Но однажды я категорически запретила ему играть с моей жизнью, раз и навсегда. Ведь я опять оказалась на волосок от гибели.
А случилось вот что.
Был день его Ангела, вечер мы провели с друзьями, а затем смылись вдвоем поболтаться в Сохо. Да, забыла сказать, дело было в Лондоне, в самый канун Рождества, а Сохо — самое замечательное местечко в Европе для развлечений. Вот уж где не соскучишься! Я оделась Арлекином: трико в разноцветных ромбах, на голове треуголка, на носу — красный шарик. Вспомнила, что я же клоунесса и принялась куролесить, с ходу влезая в сценки соховских клоунов, пела с ними песенки, пускала огонь изо рта и даже ходила по проволоке под аплодисменты публики и самого канатоходца. Оттянулась на славу.
Только под утро мы вернулись в квартирку на Коул-хен-корт; лондонец с ходу поймет, какие бабки надо иметь, чтобы жить в этом районе… Обычно мы сразу валимся в постель и спим как ангелочки до полудня, а тут вдруг Марс торжественно распахивает двери в гостиную, где я вижу накрытый на двоих дурной стол — дело рук нашего слуги Гримсби.
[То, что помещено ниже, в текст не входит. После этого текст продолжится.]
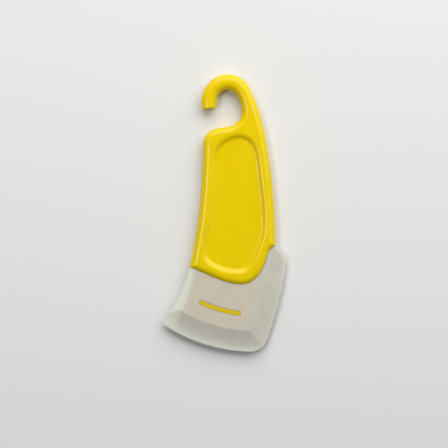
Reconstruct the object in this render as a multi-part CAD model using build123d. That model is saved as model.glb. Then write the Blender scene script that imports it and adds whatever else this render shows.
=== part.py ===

Туши свет! И хотя я чертовски устала, не стоило обижать Марса в день его именин. Сделала вид, что счастлива. Взяла тарелочку и набрала, со стола себе понемножку всякой всячины, рыбки там, оливок… И тут только заметила, что мой Марс в жутком напряге. «Что с тобой, милый?» — «Ничего. Я люблю тебя больше жизни…» Слишком пышно сказано! Совсем не в его духе. И еще одна престранность, на столе куча всяких бутылок, а моего любимого «Батар-Монтраше» нет… мда, быстро ты скурвилась, акробатка Катя Куку. Беру бутылку и наливаю ему и себе. Марс перевел дух и выпил так, словно вино отравлено! И к столу сам не прикоснулся, пожевал одну маслинку и все. А устриц? А лобстера? А икорки? А анчоусов? А бутербродик по-русски: поверх красной икры намазывается икорка черная?
— Что с тобой Марс? Твои именины, а не мои. Словно ты боишься отравиться!
Он не отвечает, но вижу — его бьет нервная дрожь.
— Ты болен? — испуганно щупаю его лоб рукой: лоб холодный, как у покойника.
Ничего себе рождественский вечер! Жую через силу со своей тарелки, что жую, сама не понимаю, а Марс буквально глазами пожирает все, что я поддеваю вилкой. Или он голоден?
— Да что все это значит, Марс, черт возьми! — взорвалась я и запустила вилкой в угол.